• [What you will do] Exactly the lines from the start of the data through the line containing "# The beads" should be output, with both ends kept and nothing added.

[START OF Material]

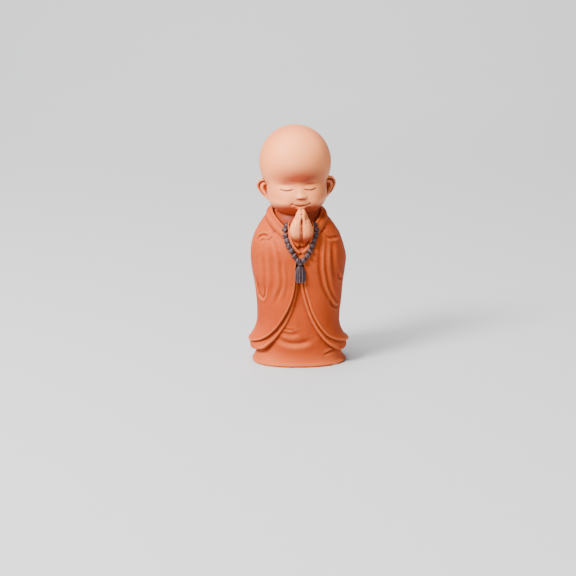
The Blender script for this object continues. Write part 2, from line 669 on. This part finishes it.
def finger(name, sign, row):
    """A finger of one hand: it rises out of the palm, and leans in to its round tip."""
    y, tip, spread, radius = row
    heights = np.linspace(FINGER_FOOT, tip, 20)
    grown = np.clip((heights - FINGER_FOOT) / 2.6, 0, 1)
    grown = grown * grown * (3 - 2 * grown)
    x = FINGER_TIP_SIDE + spread * (tip - heights)
    end = np.clip((tip - heights) / (1.1 * radius), 0, 1)
    radii = radius * (0.12 + 0.88 * np.sqrt(1 - (1 - end) ** 2)) * (0.5 + 0.5 * grown)
    path = np.column_stack([
        HANDS_MIDDLE + sign * x,
        y + 0.9 * (1 - grown) + 0.05 * (heights - FINGER_FOOT),
        heights,
    ])
    return tube(name, path, radii, 12)


# The beads

def strand(points):
    """Bead centres along one side of the string, half sunk into the robe."""
    path = even_points(points, 25)
    y = front_of(OVER_ROBE, path[:, 0], path[:, 1]) - 0.25 * BEAD_DIAMETER / SHARE
    path = np.column_stack([path[:, 0], y, path[:, 1]])
    length = np.sum(np.linalg.norm(np.diff(path, axis=0), axis=1))
    pitch = (BEAD_DIAMETER - BEAD_OVERLAP) / SHARE
    return even_points(path, 1 + int(length / pitch))


def bead(name, middle):
    radius = BEAD_DIAMETER / SHARE / 2
    return ball(name, 10, 8, lambda directions: directions * radius + middle)


def knot_point():
    x, z = KNOT
    return np.array([x, front_of(OVER_ROBE, x, z)[0] - KNOT_SINK, z])


def tassel():
    """A bundle of threads: a round head over a fluted skirt that widens to its foot."""
    x = KNOT[0]
    y = front_of(OVER_ROBE, x, TASSEL_TOP)[0] - TASSEL_SINK
    angles = np.linspace(0, 2 * math.pi, 2 * TASSEL_FLUTES, endpoint=False)
    rings = []
    for share, width in ((0, 0.35), (0.06, 0.62), (0.2, 0.86), (0.5, 1.0), (0.85, 1.0), (1.0, 0.86)):
        flutes = 1 + 0.1 * min(1, 3 * share) * np.cos(angles * TASSEL_FLUTES)
        radius = width * flutes * TASSEL_WIDTH / 2
        z = TASSEL_TOP + (TASSEL_FOOT - TASSEL_TOP) * share
        rings.append(np.column_stack([
            x + radius * np.cos(angles),
            y + TASSEL_FLATNESS * radius * np.sin(angles),
            np.full_like(angles, z),
        ]))
    return loft("tassel", rings)


# The casting

def painted(name, colour, roughness):
    material = bpy.data.materials.new(name)
    material.use_nodes = True
    surface = material.node_tree.nodes["Principled BSDF"]
    surface.inputs["Base Color"].default_value = (*colour, 1)
    surface.inputs["Roughness"].default_value = roughness
    return material


def collection_of(name, hidden):
    collection = bpy.data.collections.new(name)
    bpy.context.scene.collection.children.link(collection)
    collection.hide_render = hidden
    return collection


def all_forms():
    forms = [skirt(), ball("chest", 40, 28, chest), head(), web(), tassel()]
    forms += over_robe() + sleeve_lining()
    forms += [cuff("cuff_left", CUFF_LEFT), cuff("cuff_right", CUFF_RIGHT)]
    for side, sign in (("left", -1), ("right", 1)):
        forms.append(collar("collar_" + side, sign))
        forms.append(ear("ear_" + side, sign))
        forms.append(palm("palm_" + side, sign))
        forms += [finger("finger_" + side, sign, row) for row in FINGERS]
    forms.append(bead("knot", knot_point()))
    for middle in np.concatenate([strand(STRAND_LEFT), strand(STRAND_RIGHT)]):
        forms.append(bead("bead", middle))
    return forms


def joined(meshes, name):
    """Puts closed meshes into one, still as separate shells."""
    bm = bmesh.new()
    for mesh in meshes:
        bm.from_mesh(mesh)
        bpy.data.meshes.remove(mesh)
    mesh = bpy.data.meshes.new(name)
    bm.to_mesh(mesh)
    bm.free()
    mesh.shade_smooth()
    return mesh


def floor_cutter(collection):
    """A block below the underside, which cuts the figure off flat."""
    bm = bmesh.new()
    bmesh.ops.create_cube(bm, size=1)
    bmesh.ops.scale(bm, vec=(HEIGHT, HEIGHT, HEIGHT / 4), verts=bm.verts)
    bmesh.ops.translate(bm, vec=(0, 0, -HEIGHT / 8), verts=bm.verts)
    mesh = bpy.data.meshes.new("floor_cutter")
    bm.to_mesh(mesh)
    bm.free()
    cutter = add_form("floor_cutter", mesh, collection)
    cutter.hide_render = True
    cutter.display_type = "WIRE"
    return cutter


def thin_out(obj):
    """Collapses the remeshed surface to about the wanted number of triangles."""
    seen = obj.evaluated_get(bpy.context.evaluated_depsgraph_get()).data
    step = obj.modifiers.new("thin out", "DECIMATE")
    step.ratio = min(1, TRIANGLES / (2 * len(seen.polygons)))
    step.use_collapse_triangulate = True


def build():
    for obj in list(bpy.data.objects):
        bpy.data.objects.remove(obj)
    figure = collection_of("praying_monk", False)
    cutters = collection_of("cutters", True)

    monk = add_form("praying_monk", joined(all_forms(), "praying_monk"), figure)
    monk.data.materials.append(painted("painted resin", (0.62, 0.19, 0.09), 0.6))
    cast = monk.modifiers.new("cast", "REMESH")
    cast.mode = "VOXEL"
    cast.voxel_size = VOXEL
    cast.use_smooth_shade = True
    thin_out(monk)
    cut = monk.modifiers.new("flat underside", "BOOLEAN")
    cut.operation = "DIFFERENCE"
    cut.object = floor_cutter(cutters)
    cut.solver = "EXACT"


build()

[END OF Material]

• [Response for this exercise]
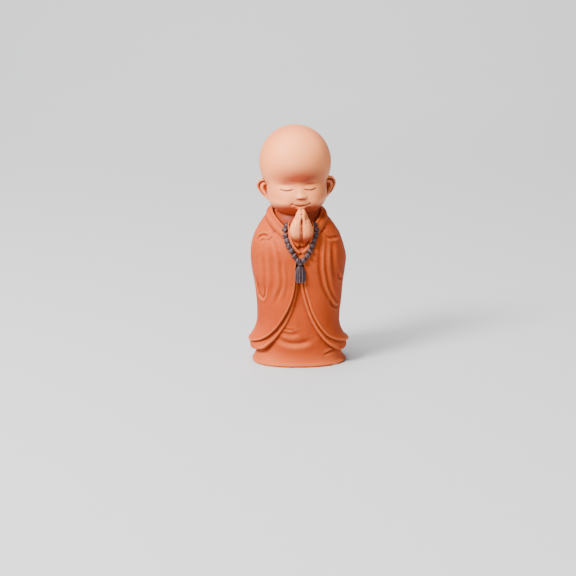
The Blender script for this object continues. Write part 2, from line 669 on. This part finishes it.
def finger(name, sign, row):
    """A finger of one hand: it rises out of the palm, and leans in to its round tip."""
    y, tip, spread, radius = row
    heights = np.linspace(FINGER_FOOT, tip, 20)
    grown = np.clip((heights - FINGER_FOOT) / 2.6, 0, 1)
    grown = grown * grown * (3 - 2 * grown)
    x = FINGER_TIP_SIDE + spread * (tip - heights)
    end = np.clip((tip - heights) / (1.1 * radius), 0, 1)
    radii = radius * (0.12 + 0.88 * np.sqrt(1 - (1 - end) ** 2)) * (0.5 + 0.5 * grown)
    path = np.column_stack([
        HANDS_MIDDLE + sign * x,
        y + 0.9 * (1 - grown) + 0.05 * (heights - FINGER_FOOT),
        heights,
    ])
    return tube(name, path, radii, 12)


# The beads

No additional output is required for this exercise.